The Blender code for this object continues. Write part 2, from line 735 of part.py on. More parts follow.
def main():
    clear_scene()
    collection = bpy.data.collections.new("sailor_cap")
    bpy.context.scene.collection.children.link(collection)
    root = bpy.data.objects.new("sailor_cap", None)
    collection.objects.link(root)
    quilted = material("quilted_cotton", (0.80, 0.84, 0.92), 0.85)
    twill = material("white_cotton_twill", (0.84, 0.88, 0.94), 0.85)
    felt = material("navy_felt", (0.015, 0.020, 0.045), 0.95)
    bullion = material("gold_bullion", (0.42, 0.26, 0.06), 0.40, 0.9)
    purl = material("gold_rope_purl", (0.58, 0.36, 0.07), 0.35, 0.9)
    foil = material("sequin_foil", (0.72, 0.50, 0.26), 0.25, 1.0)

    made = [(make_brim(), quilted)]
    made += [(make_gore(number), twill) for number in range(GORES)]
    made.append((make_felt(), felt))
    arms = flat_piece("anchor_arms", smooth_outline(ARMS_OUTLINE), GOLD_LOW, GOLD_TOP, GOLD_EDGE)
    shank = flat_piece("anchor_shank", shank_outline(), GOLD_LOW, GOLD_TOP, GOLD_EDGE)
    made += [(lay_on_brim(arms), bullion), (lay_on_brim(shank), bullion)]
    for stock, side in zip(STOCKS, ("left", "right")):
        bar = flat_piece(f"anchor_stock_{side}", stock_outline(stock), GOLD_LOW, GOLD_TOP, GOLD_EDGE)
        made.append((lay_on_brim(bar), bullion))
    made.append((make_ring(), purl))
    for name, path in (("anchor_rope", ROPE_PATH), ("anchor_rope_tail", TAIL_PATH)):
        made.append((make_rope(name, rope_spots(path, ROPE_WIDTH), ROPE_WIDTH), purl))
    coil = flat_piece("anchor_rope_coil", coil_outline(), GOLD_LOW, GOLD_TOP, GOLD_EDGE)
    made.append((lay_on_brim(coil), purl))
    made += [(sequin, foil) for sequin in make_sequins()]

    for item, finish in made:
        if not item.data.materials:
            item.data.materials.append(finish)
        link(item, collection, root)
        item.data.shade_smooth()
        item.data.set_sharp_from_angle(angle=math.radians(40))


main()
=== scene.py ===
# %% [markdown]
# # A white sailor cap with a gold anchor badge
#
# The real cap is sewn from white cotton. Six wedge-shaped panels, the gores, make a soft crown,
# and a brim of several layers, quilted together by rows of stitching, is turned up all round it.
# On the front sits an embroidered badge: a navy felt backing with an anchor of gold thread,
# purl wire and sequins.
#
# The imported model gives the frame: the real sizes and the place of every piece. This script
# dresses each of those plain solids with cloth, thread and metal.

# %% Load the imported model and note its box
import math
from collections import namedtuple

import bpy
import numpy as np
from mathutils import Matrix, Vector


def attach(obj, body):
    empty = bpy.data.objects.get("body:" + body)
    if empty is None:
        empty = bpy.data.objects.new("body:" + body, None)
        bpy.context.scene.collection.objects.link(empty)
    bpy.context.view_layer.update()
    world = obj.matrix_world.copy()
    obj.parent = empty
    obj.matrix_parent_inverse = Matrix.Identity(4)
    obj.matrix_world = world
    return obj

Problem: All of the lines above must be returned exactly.

Full answer:
The Blender code for this object continues. Write part 2, from line 735 of part.py on. More parts follow.
def main():
    clear_scene()
    collection = bpy.data.collections.new("sailor_cap")
    bpy.context.scene.collection.children.link(collection)
    root = bpy.data.objects.new("sailor_cap", None)
    collection.objects.link(root)
    quilted = material("quilted_cotton", (0.80, 0.84, 0.92), 0.85)
    twill = material("white_cotton_twill", (0.84, 0.88, 0.94), 0.85)
    felt = material("navy_felt", (0.015, 0.020, 0.045), 0.95)
    bullion = material("gold_bullion", (0.42, 0.26, 0.06), 0.40, 0.9)
    purl = material("gold_rope_purl", (0.58, 0.36, 0.07), 0.35, 0.9)
    foil = material("sequin_foil", (0.72, 0.50, 0.26), 0.25, 1.0)

    made = [(make_brim(), quilted)]
    made += [(make_gore(number), twill) for number in range(GORES)]
    made.append((make_felt(), felt))
    arms = flat_piece("anchor_arms", smooth_outline(ARMS_OUTLINE), GOLD_LOW, GOLD_TOP, GOLD_EDGE)
    shank = flat_piece("anchor_shank", shank_outline(), GOLD_LOW, GOLD_TOP, GOLD_EDGE)
    made += [(lay_on_brim(arms), bullion), (lay_on_brim(shank), bullion)]
    for stock, side in zip(STOCKS, ("left", "right")):
        bar = flat_piece(f"anchor_stock_{side}", stock_outline(stock), GOLD_LOW, GOLD_TOP, GOLD_EDGE)
        made.append((lay_on_brim(bar), bullion))
    made.append((make_ring(), purl))
    for name, path in (("anchor_rope", ROPE_PATH), ("anchor_rope_tail", TAIL_PATH)):
        made.append((make_rope(name, rope_spots(path, ROPE_WIDTH), ROPE_WIDTH), purl))
    coil = flat_piece("anchor_rope_coil", coil_outline(), GOLD_LOW, GOLD_TOP, GOLD_EDGE)
    made.append((lay_on_brim(coil), purl))
    made += [(sequin, foil) for sequin in make_sequins()]

    for item, finish in made:
        if not item.data.materials:
            item.data.materials.append(finish)
        link(item, collection, root)
        item.data.shade_smooth()
        item.data.set_sharp_from_angle(angle=math.radians(40))


main()
=== scene.py ===
# %% [markdown]
# # A white sailor cap with a gold anchor badge
#
# The real cap is sewn from white cotton. Six wedge-shaped panels, the gores, make a soft crown,
# and a brim of several layers, quilted together by rows of stitching, is turned up all round it.
# On the front sits an embroidered badge: a navy felt backing with an anchor of gold thread,
# purl wire and sequins.
#
# The imported model gives the frame: the real sizes and the place of every piece. This script
# dresses each of those plain solids with cloth, thread and metal.

# %% Load the imported model and note its box
import math
from collections import namedtuple

import bpy
import numpy as np
from mathutils import Matrix, Vector


def attach(obj, body):
    empty = bpy.data.objects.get("body:" + body)
    if empty is None:
        empty = bpy.data.objects.new("body:" + body, None)
        bpy.context.scene.collection.objects.link(empty)
    bpy.context.view_layer.update()
    world = obj.matrix_world.copy()
    obj.parent = empty
    obj.matrix_parent_inverse = Matrix.Identity(4)
    obj.matrix_world = world
    return obj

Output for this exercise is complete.